Also known as penile duplication, diphallia is an abnormality where a person is born with two penises. It’s a rare condition with around 100 confirmed cases since Johannes Jacob Wecker discovered the first case in 1609. According to a study, the condition only affects one out of 5.5 million boys.
Diphallia is usually accompanied by other serious medical conditions such as renal, vertebral, hindgut, anorectal and other congenital anomalies. According to experts, men with this condition are usually sterile.
Just like many other congenital abnormalities, experts are yet to find out the cause of the condition but it’s believed the anomalies occur 23 days after gestation following an injury, chemical stress, or gene malfunction. The condition isn’t genetic or inherited.

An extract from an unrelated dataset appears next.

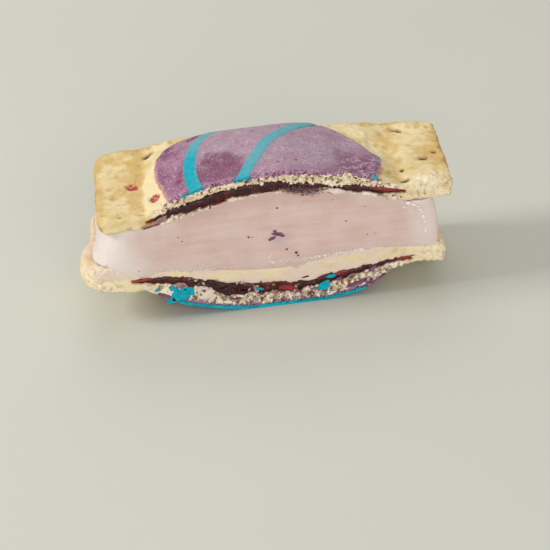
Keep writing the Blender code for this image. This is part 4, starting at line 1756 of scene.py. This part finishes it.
@dataclass
class Drizzle:
    """Stripes of drizzle on a sheet of icing, joined in one mesh."""

    name: str
    slot: str
    icing: Icing
    stripes: tuple[Stripe, ...]
    seed: int
    rise: float = 0.1
    sag: float = 0.12
    cell: float = 0.2
    lines_across: int = 19
    tip: float = 0.07

    def build(self, material: bpy.types.Material) -> bpy.types.Object:
        """Makes each stripe along a parabola through its places, low-crowned, with wavy edges.

        The crown is 1 less the sixth power of the distance from the middle line, and the far end
        is rounded off as a quarter circle.

        Args:
            material: its finish.

        Returns:
            The joined piece.
        """
        joined = Joined("frost_and_sheen")
        for number, stripe in enumerate(self.stripes):
            first, middle, last = (np.array(p) for p in (stripe.start, stripe.middle, stripe.end))
            control = 2 * middle - (first + last) / 2
            count = int(np.linalg.norm(last - first) / self.cell)
            block = Block(
                np.linspace(-1, 1, self.lines_across), np.linspace(0, 1, count),
                np.array([0.0, 1.0])
            )
            side, v, w = block.lines()
            t = v[:, None]
            centre = first * (1 - t) ** 2 + control * 2 * t * (1 - t) + last * t * t
            along = (control - first) * (1 - t) + (last - control) * t
            along = along / np.linalg.norm(along, axis=1, keepdims=True)
            wave = 1 + 0.13 * cloud(rows(side * 3, v * 9, 4.0 * number), 1.0, self.seed + number)
            tip = rim_swell(v, self.tip, 0.2)
            reach = side * stripe.width / 2 * wave * tip
            x = centre[:, 0] - along[:, 1] * reach
            y = np.maximum(centre[:, 1] + along[:, 0] * reach, CUT_Y - PROUD)
            outward = self.icing.outward
            crown = self.rise - (self.rise + self.sag) * np.abs(side) ** 6
            share = w if outward > 0 else 1 - w
            level = self.icing.skin(x, np.maximum(y, CUT_Y))
            z = level + outward * np.where(share > 0.5, crown, -stripe.sink * np.sqrt(tip))
            # Frost and painted sheen of the icing under the stripe
            frost_and_sheen = (
                np.clip(0.25 + 0.9 * self.icing.frost_and_sheen(x, y), 0, 1)
                * ease((y - stripe.clear_to) / 7.0)
            )
            joined.add(rows(x, y, np.maximum(z, self.icing.lowest)), block.faces[:, ::-1], frost_and_sheen)
        return joined.piece(self.name, material, self.slot)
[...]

The following are some likely causes of such anomaly;
- Radiation exposure to the embryo during mesodermal fusion process
- Malformations of the foetus in utero
- Smoking or alcohol abuse by the expectant mother
- Exposure to heavy chemicals
- Too much stress
Types of diphallia
According to experts, the degree of the penises’ functionality is entirely dependent on the individual. Some have two penises that are of normal shape, size, and function, while others can have a genitalia that is small, malformed, and unable to urinate or ejaculate. Here are three forms of the condition:
Bifid penis: This kind of diphallia is associated with abnormality present at birth where the bladder and associated structures are improperly formed.
True diphallus: It’s a condition where a patient has two independent penises. The additional organ has the whole exact copy of the penis, urethra, scrotum and bladder. The urethral opening can be either in normal posture where it opens on the underside of the penis or it opens on the upper surface of the penis.
Complete pseudodiphallus: It happens when the patient develops another penis in addition to the normal penis. Both organs are functional and can release urine at the same time or sometimes pass only one through some aperture perineum. Furthermore, in terms of its erectile functionality one or both penises are capable of erection, but in some cases the patient is sterile due to congenital defects.
Treating the condition
Just like the way the causes of diphallia vary from one type to another, so is the treatment. Diphallia treatment should be tailored according to the cause of the condition.
The usual procedure is surgical removal, whereby the supernumerary penis is removed or the extra penis has to be surgically detached and retaining one functional penis. The sooner the elimination of the extra penis, the better. Thus early treatment on this kind of anomalies will prevent some possible problems in terms of sexual behaviour in future.
Doctors advise all patients with the condition to be evaluated carefully because of high incidence of other systematic anomalies and all can be repaired surgically.
Health experts say that infants born with diphallia and some of its related conditions have higher death rate from various infections that is associated with their renal or colorectal systems.
If you suspect your child has the condition, scientists advise parents to visit a health expert for a test. Most of the times the doctor will usually do magnetic resonance imaging (MRI) test. MRI is said to be a valuable method for achieving the accurate diagnosis of these anomalies and associated malformations.
The test also provides the appropriate knowledge regarding anatomical detail and assists the surgeon in decision-making and preoperative planning for optimal surgical approach.